Honestly, I see the gore in “Mortal Kombat” adds a campy, tongue-in-cheek humor to the game. The fatality for Jonny Cage is a good example: He rips off a person’s head with bare hands, and then rips their torso off with his upper-body strength. Cage is an egotistical version of Bruce Lee – a good martial artist, but capable of pulling off limbs or even a torso? The guy is the LEAST super-natural person of the roster, and yet he is capable of doing this. In that way, it just seems comical, kind of like the old Adam West Batman show.
Peter Jackson, the director of the Lord of the Rings films, said in one of his first films to his mother (Bad Taste) that, and I loosely quote, “for every drop of blood, there is a drop of humor.” Even though this film and Dead Alive use gore as a means of making a comical scene, it could still be disgusting to some people. What’s one man’s garbage is another man’s treasure, I think.
Si
‘Good’ gore can only be defined by your own opinions and that is where you think it works.
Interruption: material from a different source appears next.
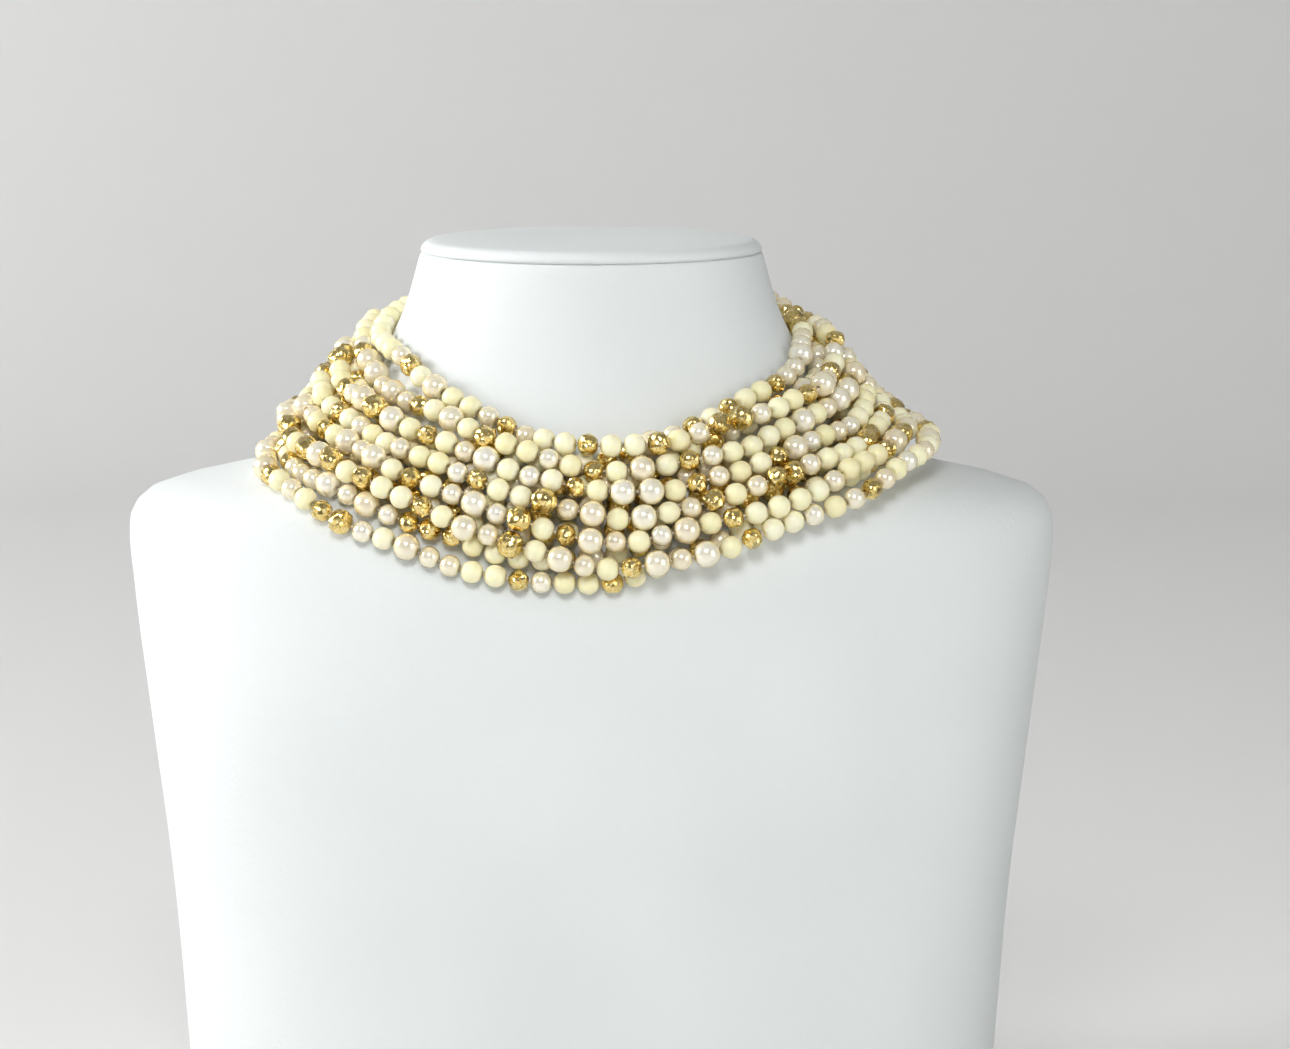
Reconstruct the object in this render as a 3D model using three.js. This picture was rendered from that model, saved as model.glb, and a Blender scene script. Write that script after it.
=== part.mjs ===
// Beaded choker necklace: twelve strands of round beads in two crossing layers, gathered in one
// clasp at the nape, on a plain neck bust.
// Millimetres. X runs to the right in the front view, -Y points to the front, +Z points up, and the
// origin is the middle of the base that the bust stands on.
import * as THREE from 'three';
import { mergeVertices } from 'three/addons/utils/BufferGeometryUtils.js';

// Neck bust
const BUST_HEIGHT = 265;
const LID_RISE = 4;
const NECK_HALF_WIDTH = 48;
const NECK_FRONT = 48;
const NECK_BACK = 48;
const SHOULDER_HALF_WIDTH = 135;
const CHEST_FRONT = 82;
const BACK_DEPTH = 61;
const BUST_SIDES = 32;

// Strings of beads
const STRING_DIAMETER = 6.0;
const BEAD_DIAMETER = { cream: 5.9, small_pearl: 5.7, large_pearl: 6.2, gold: 5.9, large_gold: 6.2 };
const THREAD_DIAMETER = 1.0;
const OVER_STRANDS = 6;
const UNDER_STRANDS = 6;
const BEAD_SIDES = 10;
const BEAD_LATITUDES = [-48, 0, 48];
const TUBE_SIDES = 8;
const ROUTE_STEPS = 36;

// Fits
const BUST_CLEARANCE = 0.7;
const LAYER_CLEARANCE = 0.45;
const CLASP_CLEARANCE = 0.8;

// Collar: how far its upper edge hangs below the neck's rim, with a V-shaped dip at the throat, and
// the way between two strands
const EDGE_DROP_FRONT = 47;
const EDGE_DROP_SIDE = 22.5;
const EDGE_DROP_BACK = 6.5;
const THROAT_DIP = 4;
const THROAT_NARROWNESS = 24;
const PITCH_ENDS = 6.7;
const PITCH_SIDE = 7.2;

// The under layer hangs half a strand lower, so that the over layer lies in its grooves. The layers
// cross by a number of strands, most at 60 degrees from the front, where the crossing's formula
// peaks. The wave along a strand is a share of the pitch.
const NEST = 0.5;
const CROSSING = 0.8;
const CROSSING_PEAK = 1.3;
const WAVE = 0.03;
const WAVE_BENDS = 3;
const WAVE_SHIFT = 2.1;

// The over layer comes down onto the skin between these numbers of layer steps from the under layer
const DESCENT_START = 0.45;
const DESCENT_END = 1.55;

// Clasp
const CLASP_WIDTH = 14;
const CLASP_BEVEL = 0.8;
const CLASP_STATIONS = 6;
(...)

In my opinion, gore works where there should be gore, i.e. when a man gets attacked by a large axe or sword or shot with a high calibre bullet.
Everyone is entitled to their own opinion about it, but would the movie Black Hawk Down be where it is if “smoke” came out of the soldiers instead of blood?
I digress from the point, but it highlights what I was trying to say in this article. That is that games could put themselves out there a bit more with the graphic content and in doing so possibly add some more immersion or feeling to the game.
On the flip-side I also agree entirely with you’re last point made about the Peter Jackson quote and “What’s one man’s garbage is another man’s treasure.” These things are a matter of opinion at the end of the day.